Power Africa – a program that devotes relatively small amounts of US financial aid and technical assistance to leverage much larger private-sector investment in Africa’s electrical infrastructure – is touted by administration officials as a prime example of Obama’s Africa policy.

Critics say Obama’s focus on pragmatic approaches to Africa has led him to play down the emphasis on democratization and human rights that has long been a hallmark of US Africa policy. Indeed, his decision to include Ethiopia in this trip drew howls of protest from human rights advocates who blast the Horn of Africa country as one of the continent’s most authoritarian regimes and worst violators of rights, particularly freedom of expression.

But visiting Ethiopia fits with Obama’s preference for engagement over isolation to try to bring about change. At the same time, his emphasis on pragmatism allows for melding key policy priorities for Africa with concerns like anti-corruption efforts and respect for human rights, some say.

This mix of priorities was on display at last year’s Africa Leaders Summit in Washington, the largest-ever gathering of African leaders in the US, experts say.
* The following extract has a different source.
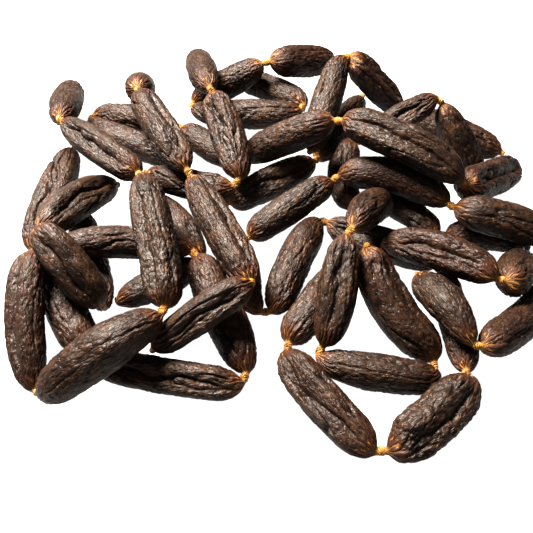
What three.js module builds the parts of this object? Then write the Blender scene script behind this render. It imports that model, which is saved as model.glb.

Aside from Power Africa, that summit was also the launchpad for the administration’s security governance initiative, which the Defense University’s Siegle says aims to improve policing and security practices in countries – particularly ethnically diverse ones – to address the rising extremist threat.

That initiative includes a pointed emphasis on corruption and the role it plays in encouraging extremist ideology, Siegle says, adding that he expects a pragmatic Obama to underscore the corruption-extremism connection as he addresses African leaders on his trip.

“Africa is growing – Kenya, in particular, is enjoying sustained economic growth – but this growth tends to be highly unequal” and too often tied to corruption, Siegle says.

“The rising inequalities are a particularly strong rallying cry for armed violence,” he adds. “I think we’re going to see Obama emphasize to Africans that democracy and security go hand in hand, that they can’t have one without the other."